La desaparición de personas es dolorosa, un calvario interminable para las familias que buscan desesperadamente noticias sobre su ser querido que nunca volvió y por el que nadie responde. Esa ha sido la tragedia recurrente en El Salvador desde finales de los años 70 cuando las personas eran desaparecidas por razones políticas, y que hoy continúa al ser desaparecidas por bandas de delincuentes que los entierran en fosas clandestinas en busca de ocultar sus crímenes pero el dolor persiste.

Como sucedió con los secuestros en la década de los 90, toda la fuerza legal y coercitiva del Estado debería estar encima de los causantes de las desapariciones de personas, es un crimen de lesa humanidad.
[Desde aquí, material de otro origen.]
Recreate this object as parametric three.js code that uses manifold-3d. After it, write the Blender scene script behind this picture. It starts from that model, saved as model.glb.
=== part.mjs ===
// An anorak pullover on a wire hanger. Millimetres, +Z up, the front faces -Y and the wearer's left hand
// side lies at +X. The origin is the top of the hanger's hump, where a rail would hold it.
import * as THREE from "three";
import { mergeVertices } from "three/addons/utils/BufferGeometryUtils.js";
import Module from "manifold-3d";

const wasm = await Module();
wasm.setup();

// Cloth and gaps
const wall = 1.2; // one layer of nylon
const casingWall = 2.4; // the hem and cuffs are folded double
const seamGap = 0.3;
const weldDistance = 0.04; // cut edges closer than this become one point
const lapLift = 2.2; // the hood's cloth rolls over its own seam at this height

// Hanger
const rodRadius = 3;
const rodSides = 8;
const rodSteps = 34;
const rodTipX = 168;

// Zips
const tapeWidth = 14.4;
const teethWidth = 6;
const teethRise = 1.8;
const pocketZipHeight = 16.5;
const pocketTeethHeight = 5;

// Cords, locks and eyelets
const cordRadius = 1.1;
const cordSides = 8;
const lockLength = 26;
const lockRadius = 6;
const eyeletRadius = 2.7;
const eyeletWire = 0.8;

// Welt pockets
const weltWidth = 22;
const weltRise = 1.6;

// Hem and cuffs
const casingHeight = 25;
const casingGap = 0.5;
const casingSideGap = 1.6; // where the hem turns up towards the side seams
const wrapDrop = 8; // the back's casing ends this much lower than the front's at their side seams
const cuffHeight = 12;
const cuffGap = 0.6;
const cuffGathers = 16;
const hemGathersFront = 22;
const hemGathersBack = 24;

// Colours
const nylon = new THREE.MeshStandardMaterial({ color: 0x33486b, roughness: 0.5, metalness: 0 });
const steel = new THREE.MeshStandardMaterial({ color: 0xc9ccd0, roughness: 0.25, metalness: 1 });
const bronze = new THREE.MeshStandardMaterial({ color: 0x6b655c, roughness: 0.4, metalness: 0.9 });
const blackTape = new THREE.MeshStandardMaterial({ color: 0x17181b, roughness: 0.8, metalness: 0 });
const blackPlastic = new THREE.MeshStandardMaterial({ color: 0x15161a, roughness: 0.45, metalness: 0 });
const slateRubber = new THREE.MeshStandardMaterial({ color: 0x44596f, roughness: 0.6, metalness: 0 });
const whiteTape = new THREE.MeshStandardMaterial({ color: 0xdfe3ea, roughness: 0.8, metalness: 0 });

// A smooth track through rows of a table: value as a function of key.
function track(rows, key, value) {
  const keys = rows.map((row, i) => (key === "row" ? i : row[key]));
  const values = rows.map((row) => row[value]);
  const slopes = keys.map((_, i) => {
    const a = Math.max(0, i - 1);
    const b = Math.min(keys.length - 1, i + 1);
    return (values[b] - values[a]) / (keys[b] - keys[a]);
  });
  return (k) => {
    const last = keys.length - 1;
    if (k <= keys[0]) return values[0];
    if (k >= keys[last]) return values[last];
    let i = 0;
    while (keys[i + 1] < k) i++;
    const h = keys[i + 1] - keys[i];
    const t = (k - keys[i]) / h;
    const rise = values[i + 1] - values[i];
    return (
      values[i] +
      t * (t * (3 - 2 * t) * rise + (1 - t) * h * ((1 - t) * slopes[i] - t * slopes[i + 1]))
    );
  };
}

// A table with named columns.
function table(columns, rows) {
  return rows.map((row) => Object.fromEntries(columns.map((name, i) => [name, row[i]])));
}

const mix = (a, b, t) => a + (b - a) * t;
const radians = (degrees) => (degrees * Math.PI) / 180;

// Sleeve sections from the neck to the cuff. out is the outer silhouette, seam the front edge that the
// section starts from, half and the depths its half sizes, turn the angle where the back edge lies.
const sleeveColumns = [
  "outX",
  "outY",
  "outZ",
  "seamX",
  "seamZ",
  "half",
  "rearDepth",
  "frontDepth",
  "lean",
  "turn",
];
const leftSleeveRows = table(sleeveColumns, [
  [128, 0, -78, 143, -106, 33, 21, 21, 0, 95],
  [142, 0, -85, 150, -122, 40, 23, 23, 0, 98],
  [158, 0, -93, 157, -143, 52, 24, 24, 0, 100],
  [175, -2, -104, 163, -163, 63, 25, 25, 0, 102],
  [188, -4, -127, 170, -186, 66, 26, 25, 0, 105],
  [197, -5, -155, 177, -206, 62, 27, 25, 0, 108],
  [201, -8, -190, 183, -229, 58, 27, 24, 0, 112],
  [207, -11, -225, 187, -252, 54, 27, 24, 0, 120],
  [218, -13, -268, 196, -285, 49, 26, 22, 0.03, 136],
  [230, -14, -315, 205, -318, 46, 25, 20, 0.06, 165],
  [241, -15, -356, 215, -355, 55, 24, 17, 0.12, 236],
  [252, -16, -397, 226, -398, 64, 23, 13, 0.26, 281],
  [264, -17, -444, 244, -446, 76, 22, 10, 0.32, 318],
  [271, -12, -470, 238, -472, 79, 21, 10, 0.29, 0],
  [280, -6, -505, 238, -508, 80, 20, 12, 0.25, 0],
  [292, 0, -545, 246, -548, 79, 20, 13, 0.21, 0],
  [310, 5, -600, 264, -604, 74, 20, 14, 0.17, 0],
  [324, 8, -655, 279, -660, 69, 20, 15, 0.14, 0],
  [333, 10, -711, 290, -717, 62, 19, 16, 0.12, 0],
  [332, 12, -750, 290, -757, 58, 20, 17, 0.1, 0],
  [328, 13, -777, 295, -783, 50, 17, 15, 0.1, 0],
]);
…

Este debe ser un asunto de nación, que hay que alejar de la política. Esto es una realidad que hay que combatir con fuerza, con seriedad, con firmeza. Las pandillas son las principales responsables -aunque no los únicos- de esos crímenes que ya han traido demasiado luto y dolor a los salvadoreños por demasiado tiempo. Enfrentar las desapariciones con efectividad, activar todo el sistema de cámaras donde haya para dar seguimiento a los criminales, apresar y condenar a los causantes de estos asesinatos y desapariciones, son algunas de las medidas que hay que aplicar.

En el último año hemos conocido los casos de las fosas clandestinas de Chalchuapa y ahora la de la Hacienda Suiza en Nuevo Cuscatlán, ambas son un símbolo de la violencia, de la criminalidad y la impunidad de la delincuencia común y organizada. Ahí asesinaron y enterraron a jóvenes valiosos, amados por sus familias. No se puede seguir tolerando semejante impunidad, hay que demostrarle a los delincuentes que ni el Estado ni la sociedad va a aceptar más su accionar violento y despiadado con gente inocente.